EXERCISE INSTRUCTIONS - Take each line that has the word "bodies" and return it.

INFORMATION PROVIDED -
##########

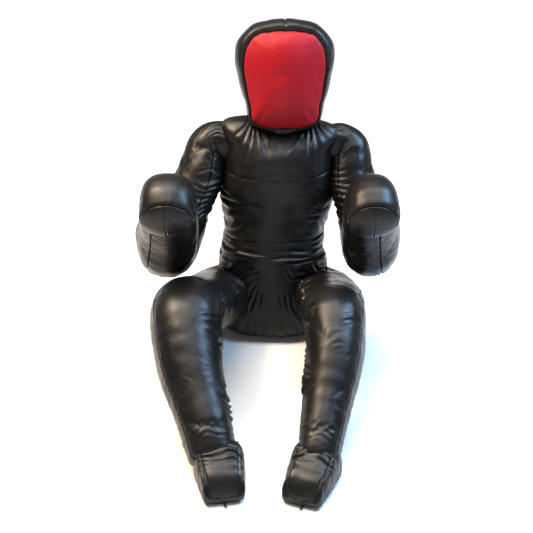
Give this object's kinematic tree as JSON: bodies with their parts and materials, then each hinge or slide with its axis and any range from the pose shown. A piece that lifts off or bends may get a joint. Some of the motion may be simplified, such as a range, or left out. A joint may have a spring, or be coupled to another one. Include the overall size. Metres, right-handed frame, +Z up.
{
  "type": "grappling dummy",
  "caption": "Seated human-shaped leather grappling dummy with raised mitts, bent knees, a padded red face panel and filling zips",
  "frame": {"origin": "point on the floor under the middle of the seat panel", "axes": "+Z up out of the seat, the dummy faces -Y, and +X is towards its left side"},
  "size_m": [0.693, 1.0498, 0.8481],
  "materials": {
    "black_leather": "satin",
    "red_leather": "satin",
    "piping": "satin",
    "filling": "matte",
    "zip_tape": "matte",
    "zip_metal": "satin"
  },
  "bodies": {
    "pelvis": {"waistband": "black_leather", "pelvis_front": "black_leather", "pelvis_back": "black_leather", "seat_panel": "black_leather", "pelvis_filling": "filling"},
    "torso": {"torso_front": "black_leather", "chest_yoke": "black_leather", "torso_back": "black_leather", "torso_filling": "filling", "back_zip_chain": "zip_tape"},
    "neck": {"neck_collar": "black_leather"},
    "head": {"head_hood": "black_leather", "face_panel": "red_leather", "face_piping": "piping", "head_filling": "filling"},
    "back_zip_slider": {"back_zip_slider": "zip_metal"},
    "back_zip_pull": {"back_zip_pull": "zip_metal"},
    "shoulder_right": {"shoulder_gusset_right": "black_leather"},
    "upper_arm_right": {"upper_arm_outer_right": "black_leather", "upper_arm_inner_right": "black_leather", "upper_arm_filling_right": "filling"},
    "forearm_right": {"forearm_outer_right": "black_leather", "forearm_inner_right": "black_leather", "mitt_cap_right": "black_leather", "forearm_filling_right": "filling"},
    "hip_right": {"hip_gusset_right": "black_leather"},
    "thigh_right": {"thigh_top_right": "black_leather", "thigh_under_right": "black_leather", "thigh_filling_right": "filling"},
    "shin_right": {"shin_front_right": "black_leather", "calf_back_right": "black_leather", "shin_filling_right": "filling"},
    "foot_right": {"foot_upper_right": "black_leather", "foot_sole_right": "black_leather", "foot_filling_right": "filling", "sole_zip_chain_right": "zip_tape"},
    "sole_zip_slider_right": {"sole_zip_slider_right": "zip_metal"},
    "sole_zip_pull_right": {"sole_zip_pull_right": "zip_metal"},
    "shoulder_left": {"shoulder_gusset_left": "black_leather"},
    "upper_arm_left": {"upper_arm_outer_left": "black_leather", "upper_arm_inner_left": "black_leather", "upper_arm_filling_left": "filling"},
    "forearm_left": {"forearm_outer_left": "black_leather", "forearm_inner_left": "black_leather", "mitt_cap_left": "black_leather", "forearm_filling_left": "filling"},
    "hip_left": {"hip_gusset_left": "black_leather"},
    "thigh_left": {"thigh_top_left": "black_leather", "thigh_under_left": "black_leather", "thigh_filling_left": "filling"},
    "shin_left": {"shin_front_left": "black_leather", "calf_back_left": "black_leather", "shin_filling_left": "filling"},
    "foot_left": {"foot_upper_left": "black_leather", "foot_sole_left": "black_leather", "foot_filling_left": "filling", "sole_zip_chain_left": "zip_tape"},
    "sole_zip_slider_left": {"sole_zip_slider_left": "zip_metal"},
    "sole_zip_pull_left": {"sole_zip_pull_left": "zip_metal"}
  },
  "joints": [
    {"name": "waist_bend", "type": "hinge", "parent": "pelvis", "child": "torso", "pos_m": [0.015, 0.03, 0.205], "axis": [1, 0, 0], "range_deg": [-14, 6], "stiffness_Nm_per_rad": 1600},
    {"name": "neck_nod", "type": "hinge", "parent": "torso", "child": "neck", "pos_m": [0.038, 0.105, 0.56], "axis": [1, 0, 0], "range_deg": [-12, 12], "stiffness_Nm_per_rad": 150},
    {"name": "neck_turn", "type": "hinge", "parent": "neck", "child": "head", "pos_m": [0.038, 0.105, 0.56], "axis": [0, 0.225, 0.9744], "range_deg": [-30, 30], "stiffness_Nm_per_rad": 80},
    {"name": "shoulder_swing_right", "type": "hinge", "parent": "torso", "child": "shoulder_right", "pos_m": [-0.172, 0.095, 0.502], "axis": [-1, 0, 0], "range_deg": [-18, 45], "stiffness_Nm_per_rad": 300},
    {"name": "shoulder_spread_right", "type": "hinge", "parent": "shoulder_right", "child": "upper_arm_right", "pos_m": [-0.172, 0.095, 0.502], "axis": [0, 0.7812, -0.6243], "range_deg": [-2.5, 18], "stiffness_Nm_per_rad": 300},
    {"name": "elbow_right", "type": "hinge", "parent": "upper_arm_right", "child": "forearm_right", "pos_m": [-0.271, -0.08, 0.283], "axis": [-0.9428, 0.1932, 0.2718], "range_deg": [-18, 6], "stiffness_Nm_per_rad": 160},
    {"name": "hip_flex_right", "type": "hinge", "parent": "pelvis", "child": "hip_right", "pos_m": [-0.14, -0.02, 0.105], "axis": [-1, 0, 0], "range_deg": [-25, 5], "stiffness_Nm_per_rad": 500},
    {"name": "hip_spread_right", "type": "hinge", "parent": "hip_right", "child": "thigh_right", "pos_m": [-0.14, -0.02, 0.105], "axis": [0, -0.4014, -0.9159], "range_deg": [-2, 8], "stiffness_Nm_per_rad": 400},
    {"name": "knee_right", "type": "hinge", "parent": "thigh_right", "child": "shin_right", "pos_m": [-0.202, -0.36, 0.254], "axis": [0.9344, -0.0144, 0.3559], "range_deg": [-25, 20], "stiffness_Nm_per_rad": 300},
    {"name": "ankle_right", "type": "hinge", "parent": "shin_right", "child": "foot_right", "pos_m": [-0.131, -0.695, 0.054], "axis": [-0.9648, -0.2631, 0], "range_deg": [-6, 10], "stiffness_Nm_per_rad": 90},
    {"name": "sole_zip_right", "type": "slide", "parent": "foot_right", "child": "sole_zip_slider_right", "axis": [-0.2631, 0.9648, 0], "range_m": [0, 0.1]},
    {"name": "sole_zip_pull_right", "type": "hinge", "parent": "sole_zip_slider_right", "child": "sole_zip_pull_right", "pos_m": [-0.10119, -0.80431, 0.0016], "axis": [-0.9648, -0.2631, 0], "range_deg": [-80, 1]},
    {"name": "shoulder_swing_left", "type": "hinge", "parent": "torso", "child": "shoulder_left", "pos_m": [0.229, 0.095, 0.502], "axis": [-1, 0, 0], "range_deg": [-18, 45], "stiffness_Nm_per_rad": 300},
    {"name": "shoulder_spread_left", "type": "hinge", "parent": "shoulder_left", "child": "upper_arm_left", "pos_m": [0.229, 0.095, 0.502], "axis": [0, -0.7712, 0.6366], "range_deg": [-2.5, 18], "stiffness_Nm_per_rad": 300},
    {"name": "elbow_left", "type": "hinge", "parent": "upper_arm_left", "child": "forearm_left", "pos_m": [0.27, -0.08, 0.29], "axis": [-0.9883, -0.0633, -0.1389], "range_deg": [-18, 6], "stiffness_Nm_per_rad": 160},
    {"name": "hip_flex_left", "type": "hinge", "parent": "pelvis", "child": "hip_left", "pos_m": [0.155, -0.02, 0.105], "axis": [-1, 0, 0], "range_deg": [-25, 5], "stiffness_Nm_per_rad": 500},
    {"name": "hip_spread_left", "type": "hinge", "parent": "hip_left", "child": "thigh_left", "pos_m": [0.155, -0.02, 0.105], "axis": [0, 0.3737, 0.9275], "range_deg": [-1, 9], "stiffness_Nm_per_rad": 400},
    {"name": "knee_left", "type": "hinge", "parent": "thigh_left", "child": "shin_left", "pos_m": [0.178, -0.36, 0.242], "axis": [0.9646, -0.0397, -0.2606], "range_deg": [-25, 20], "stiffness_Nm_per_rad": 300},
    {"name": "ankle_left", "type": "hinge", "parent": "shin_left", "child": "foot_left", "pos_m": [0.113, -0.705, 0.054], "axis": [-0.9487, 0.3162, 0], "range_deg": [-6, 10], "stiffness_Nm_per_rad": 90},
    {"name": "sole_zip_left", "type": "slide", "parent": "foot_left", "child": "sole_zip_slider_left", "axis": [0.3162, 0.9487, 0], "range_m": [0, 0.1]},
    {"name": "sole_zip_pull_left", "type": "hinge", "parent": "sole_zip_slider_left", "child": "sole_zip_pull_left", "pos_m": [0.07717, -0.81249, 0.0016], "axis": [-0.9487, 0.3162, 0], "range_deg": [-80, 1]},
    {"name": "back_zip", "type": "slide", "parent": "torso", "child": "back_zip_slider", "axis": [-0.0629, -0.2995, -0.952], "range_m": [0, 0.09]},
    {"name": "back_zip_pull", "type": "hinge", "parent": "back_zip_slider", "child": "back_zip_pull", "pos_m": [0.02601, 0.17641, 0.35063], "axis": [1, 0, 0], "range_deg": [-12, 80]}
  ]
}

##########

FINAL ANSWER -
Give this object's kinematic tree as JSON: bodies with their parts and materials, then each hinge or slide with its axis and any range from the pose shown. A piece that lifts off or bends may get a joint. Some of the motion may be simplified, such as a range, or left out. A joint may have a spring, or be coupled to another one. Include the overall size. Metres, right-handed frame, +Z up.
  "bodies": {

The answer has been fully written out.